Part of knowing how to shut out — in Moore’s case, he conceded contain — any position is knowledge of how every position works. There, again, Lewis qualifies as an expert.
He’s made his stripes working with post players, but Lewis’ primary responsibility for Coach Joseph will be mentoring the perimeter attack, which last year was pretty much Alex Montgomery.
“It starts in my mind at the point, which should be very competitive this year,” said Lewis. “We have a couple of returning point guards, in Metra Walthour and Sharena Taylor, then the young freshman coming in, Dawnn Maye, is an excellent prospect. So those three will have to step up collectively.
“It’s my job to make sure that they grow in skill sets, in confidence and knowledge of what Coach Joseph wants and ratchet up our offensive side of the program,” he continued. “The defense has been the hallmark of Georgia Tech women’s basketball, but we need increased offensive productivity and it starts that point, pushing the ball more consistently, making assertive moves and passes that will open up everyone, including, obviously, Alex Montgomery.”
The easy-going Lewis, whose resume includes being the first head coach of the WNBA’s Washington Mystics, head coach of the George Mason women, an assistant for USA Basketball Women’s junior world champions, and with Duke men under both Bucky Waters and Bill Foster, likes what he’s seen and heard of his new players.

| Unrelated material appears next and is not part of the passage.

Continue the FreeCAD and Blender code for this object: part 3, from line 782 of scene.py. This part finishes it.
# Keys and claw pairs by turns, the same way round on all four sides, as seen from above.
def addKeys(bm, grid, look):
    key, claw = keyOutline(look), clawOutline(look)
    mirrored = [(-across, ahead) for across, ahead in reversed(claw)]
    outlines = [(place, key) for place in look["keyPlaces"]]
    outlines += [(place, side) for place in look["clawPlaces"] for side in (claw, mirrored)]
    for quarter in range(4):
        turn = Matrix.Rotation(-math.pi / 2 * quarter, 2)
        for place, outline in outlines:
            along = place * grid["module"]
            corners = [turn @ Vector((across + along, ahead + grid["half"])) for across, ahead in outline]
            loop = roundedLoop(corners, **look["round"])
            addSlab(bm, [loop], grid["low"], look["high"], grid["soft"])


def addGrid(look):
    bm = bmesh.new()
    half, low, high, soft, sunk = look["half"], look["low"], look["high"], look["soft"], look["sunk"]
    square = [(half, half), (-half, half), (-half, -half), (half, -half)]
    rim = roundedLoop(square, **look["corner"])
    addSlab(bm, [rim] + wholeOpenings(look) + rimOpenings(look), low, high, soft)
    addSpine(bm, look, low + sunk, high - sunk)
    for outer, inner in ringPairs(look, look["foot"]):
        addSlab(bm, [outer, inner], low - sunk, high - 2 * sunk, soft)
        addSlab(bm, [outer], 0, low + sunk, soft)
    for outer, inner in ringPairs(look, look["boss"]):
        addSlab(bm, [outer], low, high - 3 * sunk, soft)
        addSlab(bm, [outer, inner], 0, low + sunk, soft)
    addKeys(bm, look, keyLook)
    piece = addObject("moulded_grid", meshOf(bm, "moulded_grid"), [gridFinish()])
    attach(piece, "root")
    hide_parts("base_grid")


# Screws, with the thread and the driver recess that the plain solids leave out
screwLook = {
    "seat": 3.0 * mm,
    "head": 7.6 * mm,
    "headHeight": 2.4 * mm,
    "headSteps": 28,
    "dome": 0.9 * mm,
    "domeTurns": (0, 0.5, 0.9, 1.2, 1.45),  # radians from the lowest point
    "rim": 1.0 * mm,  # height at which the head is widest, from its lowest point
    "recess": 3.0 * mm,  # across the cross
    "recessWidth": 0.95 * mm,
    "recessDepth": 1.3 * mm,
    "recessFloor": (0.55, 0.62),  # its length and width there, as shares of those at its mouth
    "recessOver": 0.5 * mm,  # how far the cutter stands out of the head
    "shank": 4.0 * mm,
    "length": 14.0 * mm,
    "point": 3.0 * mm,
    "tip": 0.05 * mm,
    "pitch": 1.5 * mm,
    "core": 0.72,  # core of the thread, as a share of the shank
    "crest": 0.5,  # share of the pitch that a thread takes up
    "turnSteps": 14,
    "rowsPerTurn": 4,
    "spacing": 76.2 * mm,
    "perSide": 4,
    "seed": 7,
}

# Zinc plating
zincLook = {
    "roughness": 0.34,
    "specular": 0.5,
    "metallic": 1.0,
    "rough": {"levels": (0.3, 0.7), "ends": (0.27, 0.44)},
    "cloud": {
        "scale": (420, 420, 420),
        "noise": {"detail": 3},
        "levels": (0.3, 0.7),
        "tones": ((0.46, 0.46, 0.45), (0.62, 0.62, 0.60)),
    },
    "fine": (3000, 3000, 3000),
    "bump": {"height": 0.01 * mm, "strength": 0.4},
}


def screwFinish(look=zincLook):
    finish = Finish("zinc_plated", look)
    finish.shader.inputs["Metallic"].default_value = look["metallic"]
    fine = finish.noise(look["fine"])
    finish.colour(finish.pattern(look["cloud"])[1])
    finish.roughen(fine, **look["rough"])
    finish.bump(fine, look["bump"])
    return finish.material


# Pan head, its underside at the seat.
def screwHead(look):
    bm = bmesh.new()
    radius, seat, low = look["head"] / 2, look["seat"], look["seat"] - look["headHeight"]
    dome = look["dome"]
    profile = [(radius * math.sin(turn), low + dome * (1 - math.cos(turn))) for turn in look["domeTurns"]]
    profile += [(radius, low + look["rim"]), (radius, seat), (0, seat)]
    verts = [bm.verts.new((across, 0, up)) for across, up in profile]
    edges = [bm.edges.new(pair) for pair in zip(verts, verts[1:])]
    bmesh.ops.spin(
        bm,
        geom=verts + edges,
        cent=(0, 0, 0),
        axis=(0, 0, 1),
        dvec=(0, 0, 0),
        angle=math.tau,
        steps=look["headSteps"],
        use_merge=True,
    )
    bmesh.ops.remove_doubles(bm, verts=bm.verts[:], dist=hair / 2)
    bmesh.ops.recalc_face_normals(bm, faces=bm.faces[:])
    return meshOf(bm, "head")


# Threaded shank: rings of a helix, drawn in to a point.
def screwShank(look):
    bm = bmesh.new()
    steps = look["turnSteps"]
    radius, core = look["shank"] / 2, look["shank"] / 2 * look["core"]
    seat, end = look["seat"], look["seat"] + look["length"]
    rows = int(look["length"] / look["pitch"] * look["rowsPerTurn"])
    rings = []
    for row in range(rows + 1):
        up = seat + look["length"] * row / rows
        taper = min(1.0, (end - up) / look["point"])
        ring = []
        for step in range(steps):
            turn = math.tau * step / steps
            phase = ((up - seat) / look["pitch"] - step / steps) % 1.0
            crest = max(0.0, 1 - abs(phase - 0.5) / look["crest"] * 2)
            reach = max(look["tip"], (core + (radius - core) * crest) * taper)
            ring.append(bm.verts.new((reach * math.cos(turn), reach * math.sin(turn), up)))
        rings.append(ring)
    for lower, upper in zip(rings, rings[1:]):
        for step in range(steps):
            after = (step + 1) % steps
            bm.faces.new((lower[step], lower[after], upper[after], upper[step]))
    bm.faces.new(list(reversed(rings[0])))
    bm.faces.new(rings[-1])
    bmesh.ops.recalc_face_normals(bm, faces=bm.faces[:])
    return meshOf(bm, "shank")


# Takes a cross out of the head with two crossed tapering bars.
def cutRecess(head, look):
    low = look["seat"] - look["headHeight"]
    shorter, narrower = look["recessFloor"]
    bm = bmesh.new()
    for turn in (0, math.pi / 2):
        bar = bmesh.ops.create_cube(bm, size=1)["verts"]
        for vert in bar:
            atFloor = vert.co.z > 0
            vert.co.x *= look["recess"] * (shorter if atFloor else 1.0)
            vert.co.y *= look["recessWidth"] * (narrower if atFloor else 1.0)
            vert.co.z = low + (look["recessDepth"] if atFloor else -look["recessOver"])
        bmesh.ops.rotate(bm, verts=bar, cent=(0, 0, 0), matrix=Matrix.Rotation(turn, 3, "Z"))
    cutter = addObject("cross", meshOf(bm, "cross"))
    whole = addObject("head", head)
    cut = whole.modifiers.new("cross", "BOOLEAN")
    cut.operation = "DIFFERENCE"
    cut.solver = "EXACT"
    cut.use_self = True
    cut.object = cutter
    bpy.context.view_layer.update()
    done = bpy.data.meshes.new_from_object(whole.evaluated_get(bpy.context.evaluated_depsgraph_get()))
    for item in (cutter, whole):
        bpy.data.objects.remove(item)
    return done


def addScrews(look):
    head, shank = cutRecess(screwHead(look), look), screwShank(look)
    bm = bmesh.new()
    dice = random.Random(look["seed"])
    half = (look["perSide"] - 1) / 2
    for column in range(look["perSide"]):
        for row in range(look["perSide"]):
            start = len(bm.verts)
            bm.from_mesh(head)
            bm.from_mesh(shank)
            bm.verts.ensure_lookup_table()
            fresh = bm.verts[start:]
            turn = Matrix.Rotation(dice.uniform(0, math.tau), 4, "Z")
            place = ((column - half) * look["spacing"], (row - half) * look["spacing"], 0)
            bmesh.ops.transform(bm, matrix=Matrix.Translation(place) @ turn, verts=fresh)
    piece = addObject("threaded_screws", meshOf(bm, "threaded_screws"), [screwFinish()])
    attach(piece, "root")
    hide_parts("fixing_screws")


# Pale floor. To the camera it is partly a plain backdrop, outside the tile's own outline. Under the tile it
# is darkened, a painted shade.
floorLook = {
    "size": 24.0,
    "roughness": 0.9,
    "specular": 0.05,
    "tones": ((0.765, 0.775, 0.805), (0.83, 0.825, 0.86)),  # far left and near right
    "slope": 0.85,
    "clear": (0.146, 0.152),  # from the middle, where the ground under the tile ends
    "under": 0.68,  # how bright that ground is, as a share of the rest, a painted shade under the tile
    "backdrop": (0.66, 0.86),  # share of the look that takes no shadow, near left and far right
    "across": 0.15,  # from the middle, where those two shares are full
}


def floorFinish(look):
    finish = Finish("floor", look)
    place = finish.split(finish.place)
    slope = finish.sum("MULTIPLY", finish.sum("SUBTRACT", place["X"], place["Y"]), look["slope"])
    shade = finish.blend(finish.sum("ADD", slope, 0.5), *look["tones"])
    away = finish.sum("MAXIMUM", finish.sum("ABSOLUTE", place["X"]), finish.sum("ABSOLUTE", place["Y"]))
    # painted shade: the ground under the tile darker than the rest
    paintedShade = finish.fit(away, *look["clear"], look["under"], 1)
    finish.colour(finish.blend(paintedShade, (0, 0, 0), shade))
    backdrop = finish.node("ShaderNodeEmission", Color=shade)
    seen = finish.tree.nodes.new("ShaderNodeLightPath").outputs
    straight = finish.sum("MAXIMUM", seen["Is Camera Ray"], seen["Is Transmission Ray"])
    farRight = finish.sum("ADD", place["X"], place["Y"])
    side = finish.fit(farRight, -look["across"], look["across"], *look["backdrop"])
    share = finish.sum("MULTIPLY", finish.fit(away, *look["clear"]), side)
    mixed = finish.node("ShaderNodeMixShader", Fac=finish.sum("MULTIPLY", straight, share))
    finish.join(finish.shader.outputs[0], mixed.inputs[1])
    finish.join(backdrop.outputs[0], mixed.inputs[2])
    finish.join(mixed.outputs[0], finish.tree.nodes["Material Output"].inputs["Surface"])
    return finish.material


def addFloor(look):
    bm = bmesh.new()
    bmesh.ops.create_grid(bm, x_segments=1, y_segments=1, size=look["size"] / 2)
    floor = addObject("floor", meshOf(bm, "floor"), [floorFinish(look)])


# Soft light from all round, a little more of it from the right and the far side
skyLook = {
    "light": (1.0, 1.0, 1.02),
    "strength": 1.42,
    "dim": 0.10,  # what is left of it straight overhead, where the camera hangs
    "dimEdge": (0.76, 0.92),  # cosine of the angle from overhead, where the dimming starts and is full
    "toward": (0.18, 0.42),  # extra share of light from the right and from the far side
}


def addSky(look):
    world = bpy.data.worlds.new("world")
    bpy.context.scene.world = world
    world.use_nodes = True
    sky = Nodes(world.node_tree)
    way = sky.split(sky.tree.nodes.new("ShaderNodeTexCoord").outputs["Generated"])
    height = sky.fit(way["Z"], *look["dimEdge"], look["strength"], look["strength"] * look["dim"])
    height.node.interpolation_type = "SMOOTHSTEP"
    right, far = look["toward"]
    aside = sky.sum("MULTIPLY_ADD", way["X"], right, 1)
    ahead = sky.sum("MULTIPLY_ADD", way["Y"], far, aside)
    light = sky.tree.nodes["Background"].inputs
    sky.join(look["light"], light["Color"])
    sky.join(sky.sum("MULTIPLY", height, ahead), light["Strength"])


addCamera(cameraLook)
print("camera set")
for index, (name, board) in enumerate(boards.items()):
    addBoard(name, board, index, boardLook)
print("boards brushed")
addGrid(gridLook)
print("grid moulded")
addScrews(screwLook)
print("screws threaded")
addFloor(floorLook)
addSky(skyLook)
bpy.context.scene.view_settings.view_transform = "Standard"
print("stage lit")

He’s eager to get on the court and spin his magic, as well as yarns developed over his career.
Here’s one he’s sure to bring up around while preparing for the Blue Devils.
“We had a kid, Joy Cheek, the No. 3 draft pick with the Indiana Fever from Duke, a great young woman, who made it clear when she knew I was coming here, that Georgia Tech hasn’t beaten Duke in like 18 consecutive games (the streak is at 31 heading into 2010-11),” he said and smiled. “So there are a lot of individual challenges out there. I think we’re ready to go. I really do.”